卵巣成熟奇形腫は1~2%が悪性転化を来すとされるが,約80%が扁平上皮癌,次いで腺癌であり,その他の組織型は少ない.今回,卵巣成熟奇形腫が未分化癌に悪性転化した1例を経験したので報告する.
症例は55歳.3妊3産.50歳閉経.20代から卵巣腫瘍を前医で経過観察されていた.急激な下腹部痛で当院へ救急搬送された.MRIで卵巣成熟奇形腫の悪性転化を疑われ,CTでも傍大動脈リンパ節の腫大を認め,腹式単純子宮全摘+両側付属器摘出+骨盤リンパ節生検+傍大動脈リンパ節生検+大網部分切除術を実施し,完全切除であった.
術後病理では,特定方向への分化を欠き,背景に成熟奇形腫の病態を伴うことから卵巣成熟奇形腫の未分化癌への悪性転化と診断され,進行期はIIIA1(ii)期であった.術後化学療法としてTC療法を6サイクル実施するも多発リンパ節転移を認め,ゲムシタビン+ベバシズマブによる2次治療を8サイクル継続し,担癌状態であるが治療開始から14か月経過している.

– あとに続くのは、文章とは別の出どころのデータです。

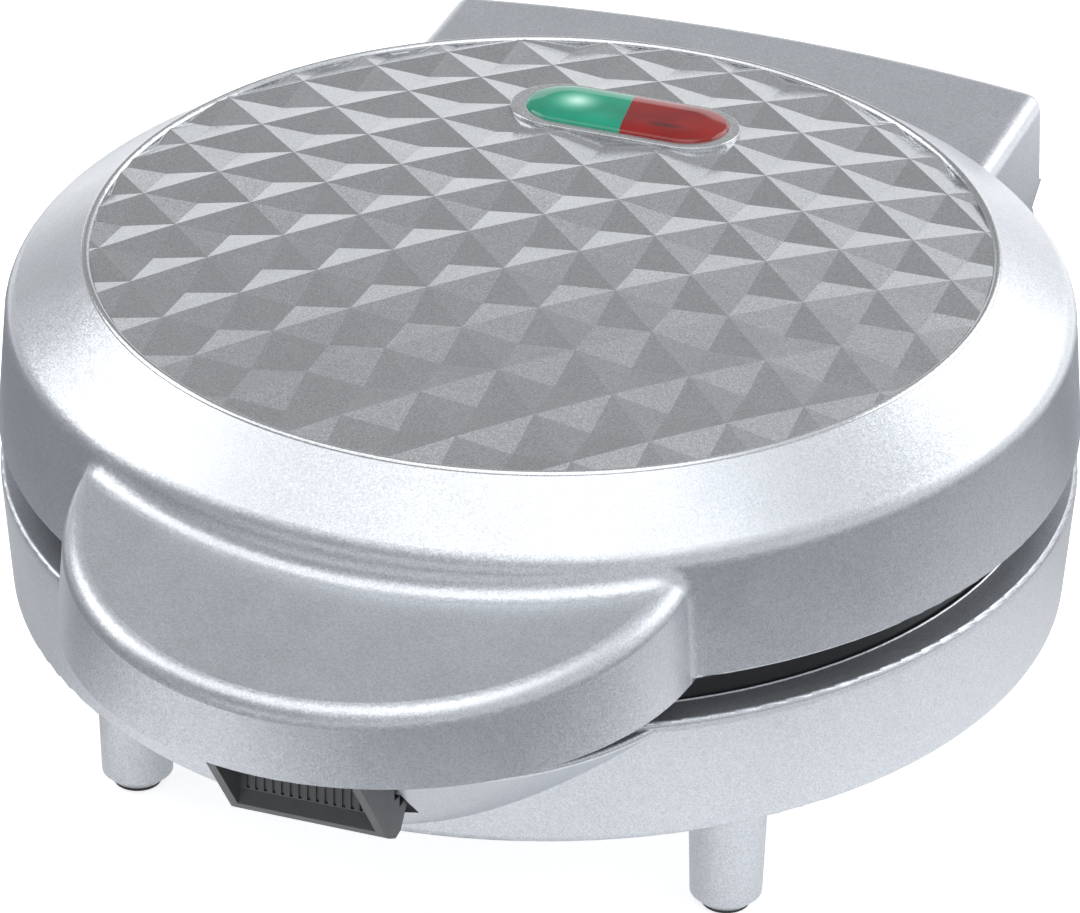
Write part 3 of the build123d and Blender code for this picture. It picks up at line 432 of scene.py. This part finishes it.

卵巣成熟奇形腫の悪性転化は予後不良とされるが,完全切除に至った症例では生存予後の延長が報告されている.また,組織型によってはTC療法以外での治療例の報告されているが,治療方針に一定の見解が得られていない.特に未分化癌への悪性転化の報告は少なく,予後予測や化学療法の最適化のために新規治療報告およびその解析が望まれる.